**Stated exercise:** Lines after the one containing "is the height." are to be omitted; print exactly each line from the start of the records up to and including it.

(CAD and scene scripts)
— BEGIN —

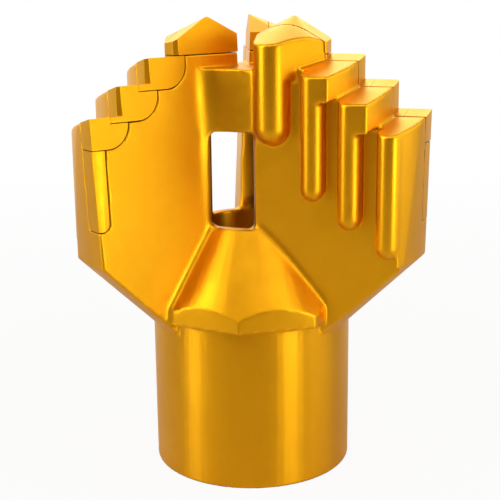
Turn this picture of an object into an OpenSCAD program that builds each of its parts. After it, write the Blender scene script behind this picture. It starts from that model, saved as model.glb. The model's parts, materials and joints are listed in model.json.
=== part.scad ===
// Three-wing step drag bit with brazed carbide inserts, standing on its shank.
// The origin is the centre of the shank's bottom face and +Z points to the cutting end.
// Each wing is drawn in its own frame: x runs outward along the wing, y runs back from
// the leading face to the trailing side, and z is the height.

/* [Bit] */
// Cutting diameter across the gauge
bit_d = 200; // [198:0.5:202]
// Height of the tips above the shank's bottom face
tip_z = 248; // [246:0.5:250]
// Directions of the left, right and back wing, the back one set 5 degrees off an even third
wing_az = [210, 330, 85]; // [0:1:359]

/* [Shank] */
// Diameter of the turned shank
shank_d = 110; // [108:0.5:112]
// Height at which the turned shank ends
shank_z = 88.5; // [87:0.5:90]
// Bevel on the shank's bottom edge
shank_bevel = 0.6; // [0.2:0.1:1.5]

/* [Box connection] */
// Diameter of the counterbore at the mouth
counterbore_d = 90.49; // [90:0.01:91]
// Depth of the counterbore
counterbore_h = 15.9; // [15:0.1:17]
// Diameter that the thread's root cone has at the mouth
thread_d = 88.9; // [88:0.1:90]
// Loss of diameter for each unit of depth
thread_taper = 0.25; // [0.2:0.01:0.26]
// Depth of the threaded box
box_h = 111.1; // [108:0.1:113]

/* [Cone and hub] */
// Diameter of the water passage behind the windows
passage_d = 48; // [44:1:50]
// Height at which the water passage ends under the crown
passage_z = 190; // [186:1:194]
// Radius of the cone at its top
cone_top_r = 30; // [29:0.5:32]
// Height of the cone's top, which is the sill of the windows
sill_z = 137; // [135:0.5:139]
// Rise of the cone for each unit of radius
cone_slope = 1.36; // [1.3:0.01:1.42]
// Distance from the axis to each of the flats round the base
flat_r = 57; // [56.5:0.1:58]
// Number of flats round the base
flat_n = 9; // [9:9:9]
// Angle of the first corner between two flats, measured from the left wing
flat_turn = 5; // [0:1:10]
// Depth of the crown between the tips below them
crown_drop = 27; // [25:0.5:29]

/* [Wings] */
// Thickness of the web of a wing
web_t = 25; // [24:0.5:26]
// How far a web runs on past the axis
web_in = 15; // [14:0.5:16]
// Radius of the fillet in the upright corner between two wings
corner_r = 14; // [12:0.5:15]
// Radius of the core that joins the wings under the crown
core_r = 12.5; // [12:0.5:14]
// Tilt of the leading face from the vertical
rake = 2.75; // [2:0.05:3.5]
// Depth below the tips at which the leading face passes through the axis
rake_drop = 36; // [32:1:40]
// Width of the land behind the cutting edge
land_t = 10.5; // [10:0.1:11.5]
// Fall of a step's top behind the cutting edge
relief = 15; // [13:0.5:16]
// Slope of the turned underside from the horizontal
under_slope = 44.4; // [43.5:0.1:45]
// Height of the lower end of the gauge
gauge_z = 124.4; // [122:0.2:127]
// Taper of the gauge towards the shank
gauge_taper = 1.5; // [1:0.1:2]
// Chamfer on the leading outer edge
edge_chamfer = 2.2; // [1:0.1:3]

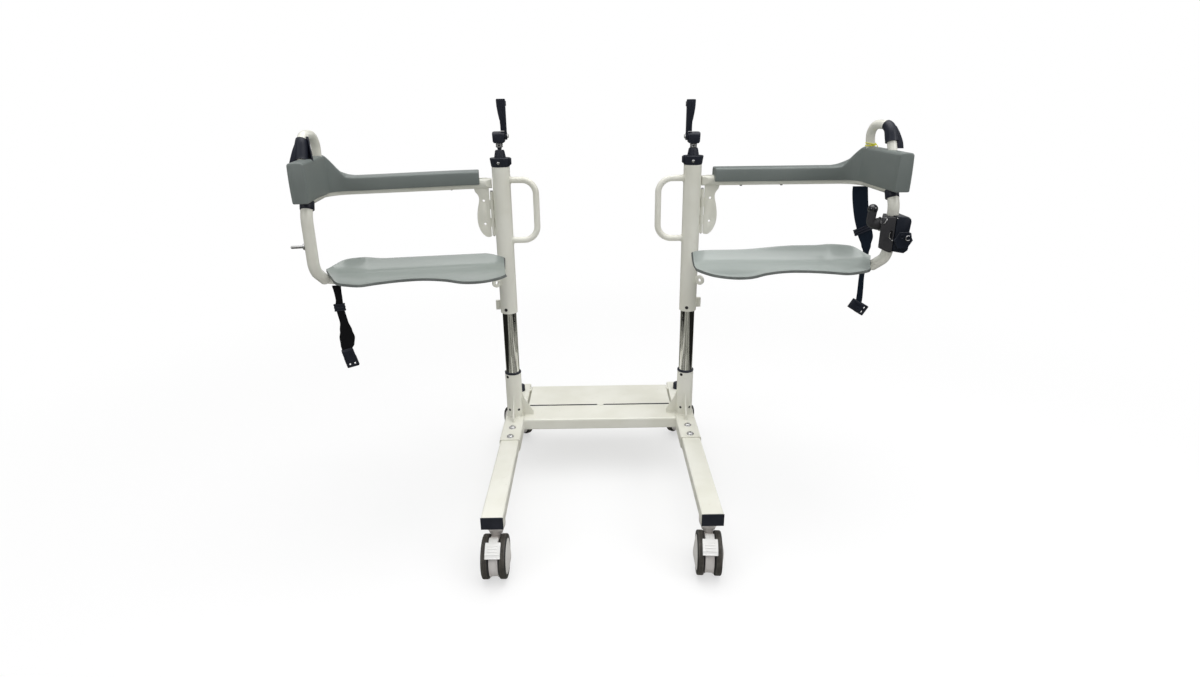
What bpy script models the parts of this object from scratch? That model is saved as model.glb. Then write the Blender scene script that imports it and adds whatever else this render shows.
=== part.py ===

— END —

**Solution:**
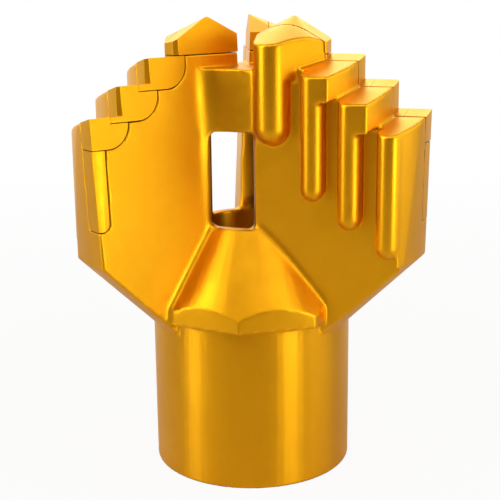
Turn this picture of an object into an OpenSCAD program that builds each of its parts. After it, write the Blender scene script behind this picture. It starts from that model, saved as model.glb. The model's parts, materials and joints are listed in model.json.
=== part.scad ===
// Three-wing step drag bit with brazed carbide inserts, standing on its shank.
// The origin is the centre of the shank's bottom face and +Z points to the cutting end.
// Each wing is drawn in its own frame: x runs outward along the wing, y runs back from
// the leading face to the trailing side, and z is the height.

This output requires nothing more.